Krise in Österreich Die FPÖ wehrt sich – Kanzler Kurz droht der Sturz
Wien · Die Regierungskrise in Österreich ist zu einem Machtpoker geworden – und spitzt sich weiter zu. In einer Sondersitzung des Parlaments muss sich Kanzler Sebastian Kurz von der ÖVP am kommenden Montag voraussichtlich einem Misstrauensantrag stellen.
SPÖ und die aus der Regierung gedrängte FPÖ könnten den 32-Jährigen mit ihren Stimmen stürzen. „Es wäre ja fast naiv von Kurz anzunehmen, dass wir Freiheitlichen nach dem Misstrauen von Kurz gegen uns kein Misstrauen gegen ihn haben“, sagte der geschasste FPÖ-Innenminister Herbert Kickl am Dienstag.
Nach Ansicht der Politologin Kathrin Stainer-Hämmerle dürfte die FPÖ gegen den Kanzler stimmen. „Die haben Rachegelüste“, sagte die Forscherin. Die SPÖ besteht weiter auf einer Übergangsregierung aus Experten bis zur Wahl im September und der folgenden Regierungsbildung. Damit sei ein Verbleib von Kurz im Amt unvereinbar.
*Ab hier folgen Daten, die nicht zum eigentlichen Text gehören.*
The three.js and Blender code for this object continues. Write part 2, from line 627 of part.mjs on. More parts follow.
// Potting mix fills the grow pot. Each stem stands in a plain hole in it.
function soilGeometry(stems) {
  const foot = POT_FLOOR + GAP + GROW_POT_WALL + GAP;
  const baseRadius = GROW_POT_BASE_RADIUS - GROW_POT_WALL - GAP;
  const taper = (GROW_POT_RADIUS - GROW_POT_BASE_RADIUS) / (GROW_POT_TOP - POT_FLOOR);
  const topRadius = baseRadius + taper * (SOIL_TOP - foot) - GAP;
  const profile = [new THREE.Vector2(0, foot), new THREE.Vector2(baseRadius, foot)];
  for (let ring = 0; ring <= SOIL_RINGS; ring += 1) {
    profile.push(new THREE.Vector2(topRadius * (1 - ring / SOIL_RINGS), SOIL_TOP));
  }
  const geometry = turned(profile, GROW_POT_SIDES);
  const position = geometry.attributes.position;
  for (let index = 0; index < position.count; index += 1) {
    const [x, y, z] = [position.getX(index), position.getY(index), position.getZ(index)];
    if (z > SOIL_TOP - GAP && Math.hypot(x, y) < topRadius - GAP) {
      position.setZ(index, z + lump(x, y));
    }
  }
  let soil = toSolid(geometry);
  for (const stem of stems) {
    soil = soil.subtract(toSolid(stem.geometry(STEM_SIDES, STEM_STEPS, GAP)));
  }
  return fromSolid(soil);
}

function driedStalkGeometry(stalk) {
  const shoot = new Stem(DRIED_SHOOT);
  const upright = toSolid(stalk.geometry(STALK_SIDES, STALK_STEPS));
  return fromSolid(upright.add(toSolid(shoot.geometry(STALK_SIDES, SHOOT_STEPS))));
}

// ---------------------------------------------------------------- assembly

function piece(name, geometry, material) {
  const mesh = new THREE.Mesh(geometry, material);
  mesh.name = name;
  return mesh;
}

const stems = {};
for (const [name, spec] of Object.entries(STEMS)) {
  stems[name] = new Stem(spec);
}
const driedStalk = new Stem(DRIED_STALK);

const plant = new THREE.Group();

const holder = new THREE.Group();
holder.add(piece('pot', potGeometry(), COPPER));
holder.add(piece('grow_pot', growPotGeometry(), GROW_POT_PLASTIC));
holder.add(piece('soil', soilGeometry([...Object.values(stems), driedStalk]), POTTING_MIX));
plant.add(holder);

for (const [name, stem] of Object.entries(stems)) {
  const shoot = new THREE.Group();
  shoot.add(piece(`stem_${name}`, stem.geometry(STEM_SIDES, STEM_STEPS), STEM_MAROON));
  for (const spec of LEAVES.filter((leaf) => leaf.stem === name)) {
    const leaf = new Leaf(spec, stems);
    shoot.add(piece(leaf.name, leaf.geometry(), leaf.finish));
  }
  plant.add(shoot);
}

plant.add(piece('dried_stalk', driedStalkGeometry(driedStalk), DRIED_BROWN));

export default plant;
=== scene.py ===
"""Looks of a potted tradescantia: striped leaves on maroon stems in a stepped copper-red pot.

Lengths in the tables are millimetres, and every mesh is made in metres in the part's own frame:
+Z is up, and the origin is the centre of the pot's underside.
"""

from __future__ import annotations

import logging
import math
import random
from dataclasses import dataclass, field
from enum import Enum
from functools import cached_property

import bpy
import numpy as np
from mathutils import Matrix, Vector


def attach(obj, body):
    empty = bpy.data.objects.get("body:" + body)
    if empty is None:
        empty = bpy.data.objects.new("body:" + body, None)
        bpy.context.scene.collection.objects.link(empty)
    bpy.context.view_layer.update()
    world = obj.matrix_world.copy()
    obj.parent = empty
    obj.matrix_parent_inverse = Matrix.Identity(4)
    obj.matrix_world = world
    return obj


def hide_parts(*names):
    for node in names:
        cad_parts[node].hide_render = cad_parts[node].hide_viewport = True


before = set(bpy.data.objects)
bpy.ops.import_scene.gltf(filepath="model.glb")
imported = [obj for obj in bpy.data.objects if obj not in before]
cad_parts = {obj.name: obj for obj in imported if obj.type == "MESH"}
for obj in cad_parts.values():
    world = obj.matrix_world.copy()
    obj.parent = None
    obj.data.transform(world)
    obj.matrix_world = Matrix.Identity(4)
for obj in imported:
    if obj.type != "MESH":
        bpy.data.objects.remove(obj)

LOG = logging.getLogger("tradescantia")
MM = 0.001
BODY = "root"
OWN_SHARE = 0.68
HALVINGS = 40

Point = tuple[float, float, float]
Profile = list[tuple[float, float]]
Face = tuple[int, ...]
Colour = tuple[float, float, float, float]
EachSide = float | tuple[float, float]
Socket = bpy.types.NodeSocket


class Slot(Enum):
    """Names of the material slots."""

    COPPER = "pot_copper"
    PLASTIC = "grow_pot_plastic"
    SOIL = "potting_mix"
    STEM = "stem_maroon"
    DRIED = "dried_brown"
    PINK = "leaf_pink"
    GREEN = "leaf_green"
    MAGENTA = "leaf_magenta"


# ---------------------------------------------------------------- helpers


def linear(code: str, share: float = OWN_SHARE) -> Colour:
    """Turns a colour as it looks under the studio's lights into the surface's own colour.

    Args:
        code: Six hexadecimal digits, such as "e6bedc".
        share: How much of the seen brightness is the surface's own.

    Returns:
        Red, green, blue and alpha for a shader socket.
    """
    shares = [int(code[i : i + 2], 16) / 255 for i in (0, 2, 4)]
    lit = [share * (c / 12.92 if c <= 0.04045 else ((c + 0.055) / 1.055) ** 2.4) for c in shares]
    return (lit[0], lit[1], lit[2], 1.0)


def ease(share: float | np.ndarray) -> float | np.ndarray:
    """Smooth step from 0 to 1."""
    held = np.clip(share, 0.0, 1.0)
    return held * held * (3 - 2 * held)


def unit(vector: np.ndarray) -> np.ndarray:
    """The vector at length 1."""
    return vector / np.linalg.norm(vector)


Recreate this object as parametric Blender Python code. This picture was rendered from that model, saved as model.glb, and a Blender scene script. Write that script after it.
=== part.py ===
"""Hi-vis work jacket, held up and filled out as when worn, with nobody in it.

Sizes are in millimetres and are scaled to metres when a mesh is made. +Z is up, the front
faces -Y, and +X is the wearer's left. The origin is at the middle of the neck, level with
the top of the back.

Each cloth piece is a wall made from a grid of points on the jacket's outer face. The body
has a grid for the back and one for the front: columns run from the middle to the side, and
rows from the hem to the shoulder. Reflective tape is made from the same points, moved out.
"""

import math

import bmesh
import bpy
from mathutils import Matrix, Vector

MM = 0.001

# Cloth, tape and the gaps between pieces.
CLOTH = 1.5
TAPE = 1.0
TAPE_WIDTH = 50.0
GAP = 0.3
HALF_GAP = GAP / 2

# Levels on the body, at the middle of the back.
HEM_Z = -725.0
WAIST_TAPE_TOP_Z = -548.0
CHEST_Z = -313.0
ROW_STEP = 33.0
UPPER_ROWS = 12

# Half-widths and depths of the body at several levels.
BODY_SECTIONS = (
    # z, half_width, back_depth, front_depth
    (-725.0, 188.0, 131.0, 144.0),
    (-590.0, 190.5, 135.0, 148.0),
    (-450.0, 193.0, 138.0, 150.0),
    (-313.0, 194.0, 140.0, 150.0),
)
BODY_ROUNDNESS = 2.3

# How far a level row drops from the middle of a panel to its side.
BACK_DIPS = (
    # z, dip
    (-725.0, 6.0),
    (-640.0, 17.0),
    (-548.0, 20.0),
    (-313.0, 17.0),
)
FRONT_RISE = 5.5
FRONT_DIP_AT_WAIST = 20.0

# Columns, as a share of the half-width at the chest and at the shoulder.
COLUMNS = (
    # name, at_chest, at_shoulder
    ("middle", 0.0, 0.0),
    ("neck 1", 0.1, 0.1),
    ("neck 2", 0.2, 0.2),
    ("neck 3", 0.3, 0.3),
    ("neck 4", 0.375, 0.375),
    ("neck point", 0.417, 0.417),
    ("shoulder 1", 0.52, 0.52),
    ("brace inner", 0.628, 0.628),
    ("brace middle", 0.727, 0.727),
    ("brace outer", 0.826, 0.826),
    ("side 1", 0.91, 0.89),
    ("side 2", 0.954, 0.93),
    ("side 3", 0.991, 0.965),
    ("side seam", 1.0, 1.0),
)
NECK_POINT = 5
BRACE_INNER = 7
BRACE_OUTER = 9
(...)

Kurz zeigte sich von all dem nach außen unbeeindruckt. Nach einem zweistündigen Treffen mit Bundespräsident Alexander Van der Bellen referierte er seine Vorschläge für eine Übergangsregierung unter dem Motto: Ohne mich bricht das Chaos aus. Van der Bellen appellierte seinerseits an die Kompromissfähigkeit der Parteien. „Es geht darum, wieder einen Schritt aufeinander zuzugehen.“
Auslöser der Krise ist ein Skandal-Video, das den bisherigen FPÖ-Chef und Vizekanzler Heinz-Christian Strache zeigt, wie er vor der Wahl von 2017 auf Ibiza einer vermeintlichen russischen Oligarchin Staatsaufträge für Wahlkampfhilfe in Aussicht stellt. Auch werden möglicherweise illegale Parteispenden thematisiert. Nach Straches Rücktritt am Samstag platzte die ÖVP-FPÖ-Koalition. Würde Kanzler Kurz gestürzt, wäre es das erste Mal in der Geschichte Österreichs.